与惠特曼不同的是,史蒂文斯的诗中很少出现“我”字,在需要 “I” 的地方他通常代以 “one“,但这也形成了史蒂文斯诗中独特的自我观念。他生前是一直在康州哈特福德的一家保险公司工作,写诗只是他下班后的“副业”和个人兴趣。也有人说他有一段完整但并不美好的婚姻,因此诗歌中的他更是以自己一个人的姿态出现。布鲁姆说,In a curious way, Stevens was what Goethe asserted himself to be: “the genius of happiness and astonishment.” … … No one else in American poetic tradition, Whitman and Dickinson included, expresses so well that solitary and inward glory few of us can share with others.

理解了这一点,也就可以进一步体会史蒂文斯诗歌与惠特曼之间的微妙关系。后者的生命观,生死观是宏大的,包容万物的,同样也是接近你和我的,而史蒂文斯则稍稍收起了这番太过张扬的宏大,以另一种其实并不逊于甚至某种程度上更优于惠特曼表现力的方式来歌唱自我,歌唱崇高,歌唱作者所谓的 Daemon。布鲁姆在这里援引了一首《致罗马的一位老哲学家》,它是史蒂文斯写给西班牙裔美国哲学家-诗人乔治·桑塔亚那的(哲学家一年后去世,诗人也三年后逝世),他说,it refines the American elegiac mode that Whitman invented in The Sleepers and the Sea-Drift dirges and then perfected in his Lilacs threnody for Abraham Lincoln. The Whitmanian accents haunt Stevens’s poem, though their daemonic enlargements are tempered by Stevens’s wariness of engulfment by a precursor who seems always in the American sunrise. 在这首诗的中段,你能够清楚地读到这种个人身上的光芒:

The bed, the books, the chair, the moving nuns / The candle as it evades the sight, these are / The sources of happiness in the shape of Rome / A shape within the ancient circles of shapes / And these beneath the shadow of a shape

In a confusion on bed and books, a portent / On the chair, a moving transparence on the nuns / A light on the candle tearing against the wick / To join a hovering excellence, to escape / From fire and be part only of that of which

Fire is the symbol: the celestial possible / Speak to your pillow as is it was yourself / Be orator but with an accurate tongue / And without eloquence, O, half-asleep / Of the pity that is the memorial of this room.

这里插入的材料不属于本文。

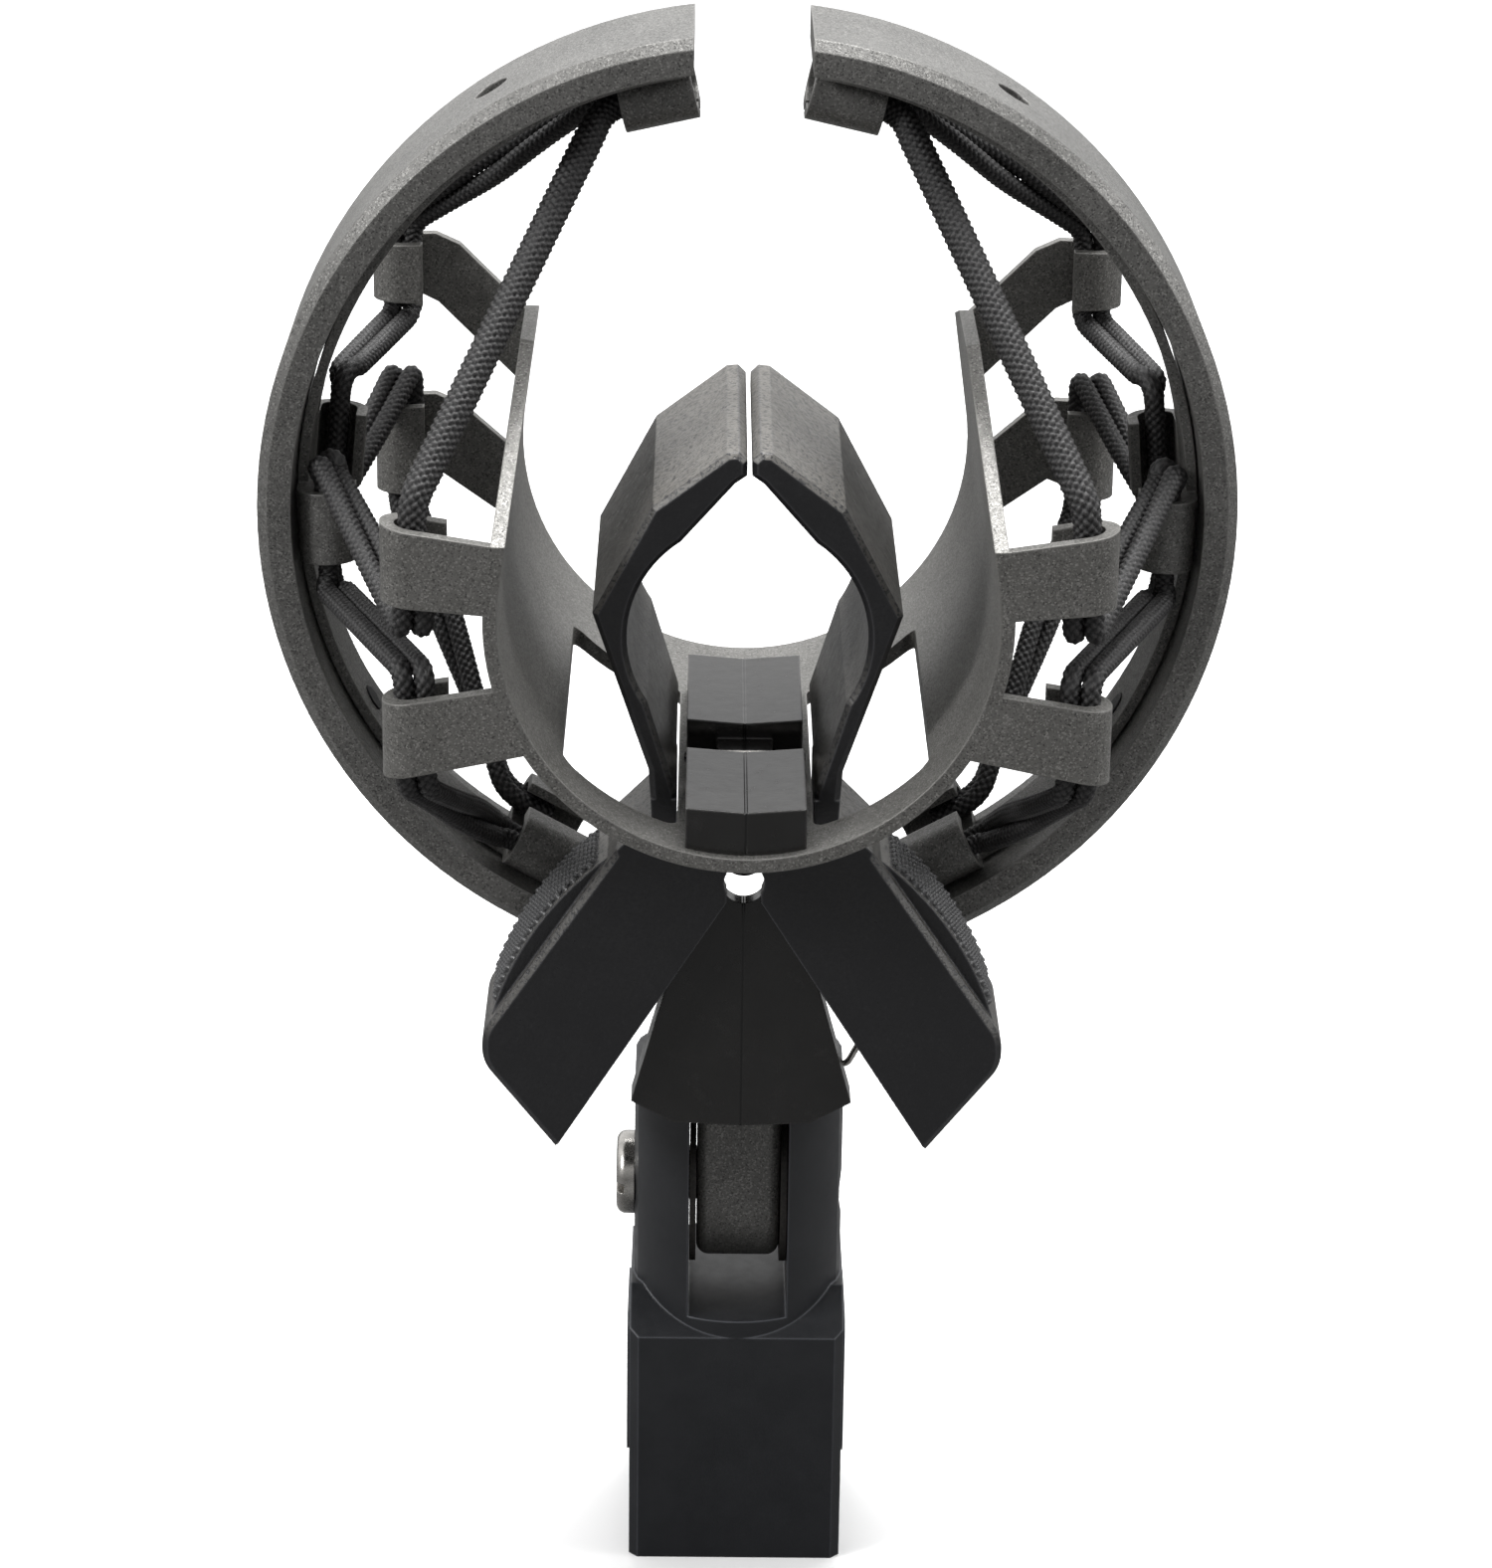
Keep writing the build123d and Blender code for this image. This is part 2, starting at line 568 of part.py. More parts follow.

最后一句,在半梦半醒中,用毫不夸大而精确的语言,去诉说这个房间的记忆和遗憾。结合上前面的蜡烛意象,一位暮年老者戚戚悲凉然而又无比睿智高大的形象立即浮现在眼前了。八十四岁的布鲁姆在此刻读到七十二岁的史蒂文斯写给八十七岁的桑塔亚那的诗句,心里的波澜一定是溢于言表。

布鲁姆在书里还全文讲解了另一首著名的挽诗《石棺里的猫头鹰》,史蒂文斯在最后告诉世人,“这是现代死亡的神话”,“这是死亡自身的最高影像”,而“这”究竟是什么呢?诗人在结尾处写道:

It is a child that sings itself to sleep / The mind, among the creatures that it makes / The people, those by which it lives and dies.

死生亦大矣。我们尚不知老之将至,远未到真正参透生死的年龄。惠特曼诗中,死亡是母亲,是大海,而在这里,一位七十岁的老者将她比作孩童,我相信是要付出更多伤怀和勇气的。